EXERCISE MATERIALS:

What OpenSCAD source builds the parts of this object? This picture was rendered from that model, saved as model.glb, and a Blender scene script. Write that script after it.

==

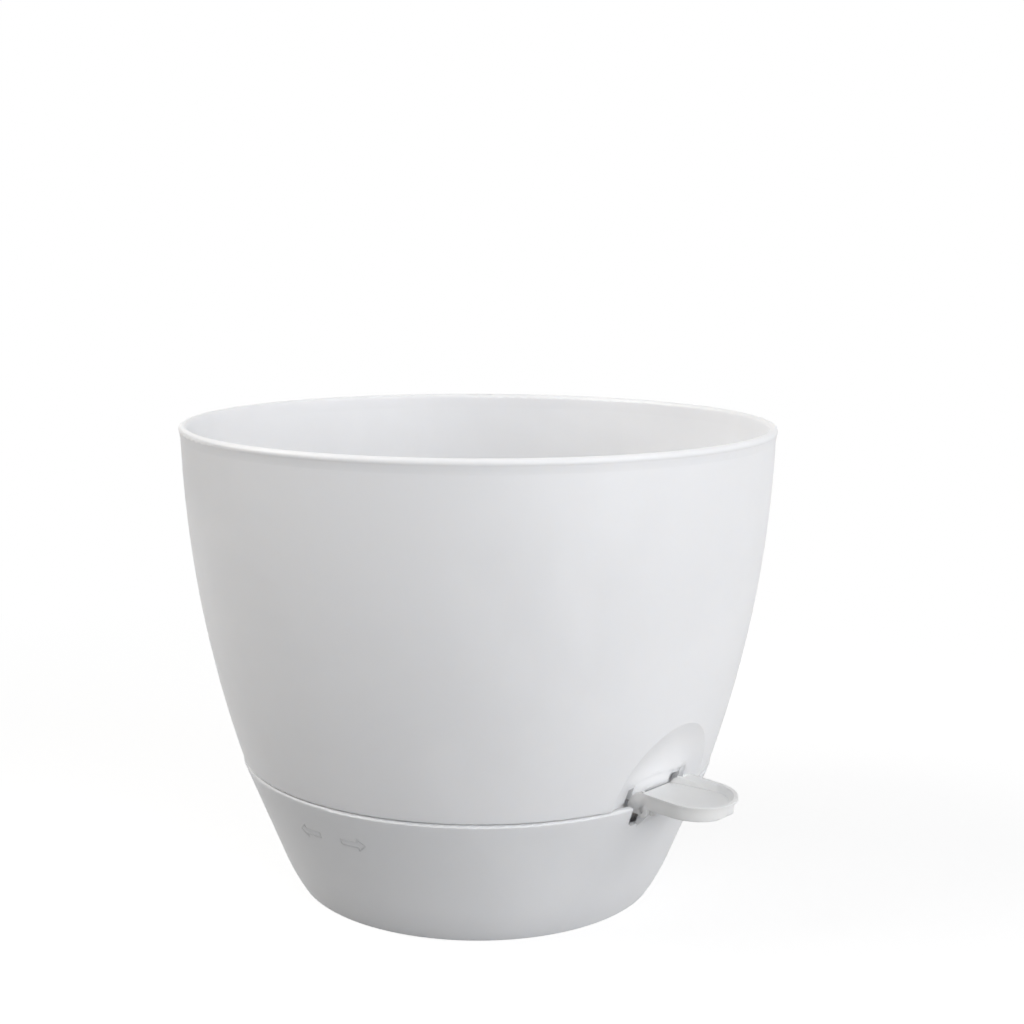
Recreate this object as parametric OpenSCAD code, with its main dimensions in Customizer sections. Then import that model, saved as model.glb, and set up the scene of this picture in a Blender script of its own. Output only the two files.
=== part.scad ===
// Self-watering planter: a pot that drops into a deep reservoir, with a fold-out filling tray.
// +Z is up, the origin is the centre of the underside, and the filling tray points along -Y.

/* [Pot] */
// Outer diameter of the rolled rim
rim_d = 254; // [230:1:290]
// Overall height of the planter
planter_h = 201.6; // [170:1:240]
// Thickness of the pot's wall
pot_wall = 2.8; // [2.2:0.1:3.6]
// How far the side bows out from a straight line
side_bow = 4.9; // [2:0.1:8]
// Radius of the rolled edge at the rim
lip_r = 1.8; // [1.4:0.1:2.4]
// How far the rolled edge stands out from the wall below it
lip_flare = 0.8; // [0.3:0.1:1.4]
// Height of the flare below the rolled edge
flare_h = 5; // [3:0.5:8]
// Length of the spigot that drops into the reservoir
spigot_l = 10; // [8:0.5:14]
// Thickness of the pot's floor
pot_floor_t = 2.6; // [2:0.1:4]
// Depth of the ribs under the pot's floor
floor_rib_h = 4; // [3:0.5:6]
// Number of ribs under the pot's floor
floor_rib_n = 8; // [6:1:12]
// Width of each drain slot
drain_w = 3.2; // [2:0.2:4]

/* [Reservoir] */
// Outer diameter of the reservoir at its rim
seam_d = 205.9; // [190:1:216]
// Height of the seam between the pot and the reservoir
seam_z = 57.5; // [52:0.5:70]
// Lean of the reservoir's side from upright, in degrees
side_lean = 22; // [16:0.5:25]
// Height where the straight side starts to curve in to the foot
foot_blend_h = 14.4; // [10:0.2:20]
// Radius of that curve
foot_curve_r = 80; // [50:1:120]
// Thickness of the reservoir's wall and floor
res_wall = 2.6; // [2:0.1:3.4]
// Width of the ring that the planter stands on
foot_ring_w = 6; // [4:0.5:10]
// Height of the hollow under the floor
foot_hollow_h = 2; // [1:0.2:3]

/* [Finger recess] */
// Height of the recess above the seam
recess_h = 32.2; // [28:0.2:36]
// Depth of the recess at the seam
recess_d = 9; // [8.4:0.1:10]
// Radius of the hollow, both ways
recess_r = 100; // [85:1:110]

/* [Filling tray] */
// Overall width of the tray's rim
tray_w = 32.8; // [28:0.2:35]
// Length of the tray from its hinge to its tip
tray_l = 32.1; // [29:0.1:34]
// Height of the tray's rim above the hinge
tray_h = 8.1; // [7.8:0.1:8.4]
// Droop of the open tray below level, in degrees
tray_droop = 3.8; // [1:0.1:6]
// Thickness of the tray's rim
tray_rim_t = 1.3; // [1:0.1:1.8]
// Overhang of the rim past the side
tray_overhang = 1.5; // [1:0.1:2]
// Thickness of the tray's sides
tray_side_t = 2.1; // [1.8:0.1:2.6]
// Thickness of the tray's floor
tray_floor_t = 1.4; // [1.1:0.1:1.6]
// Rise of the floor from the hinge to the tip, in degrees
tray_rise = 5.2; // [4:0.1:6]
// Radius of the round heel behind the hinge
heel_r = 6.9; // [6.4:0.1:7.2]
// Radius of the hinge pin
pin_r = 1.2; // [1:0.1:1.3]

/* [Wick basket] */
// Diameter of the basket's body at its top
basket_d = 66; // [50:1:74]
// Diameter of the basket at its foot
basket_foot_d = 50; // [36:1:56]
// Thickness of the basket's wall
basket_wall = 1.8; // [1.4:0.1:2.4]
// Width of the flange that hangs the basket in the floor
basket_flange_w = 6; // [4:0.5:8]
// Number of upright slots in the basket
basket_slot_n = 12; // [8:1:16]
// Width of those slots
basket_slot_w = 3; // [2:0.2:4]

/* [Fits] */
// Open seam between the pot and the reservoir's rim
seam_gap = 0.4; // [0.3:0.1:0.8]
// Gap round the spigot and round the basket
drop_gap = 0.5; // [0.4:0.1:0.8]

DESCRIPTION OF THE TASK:
For the data above, state only how many lines include the word "Blender".

WORKED SOLUTION:
2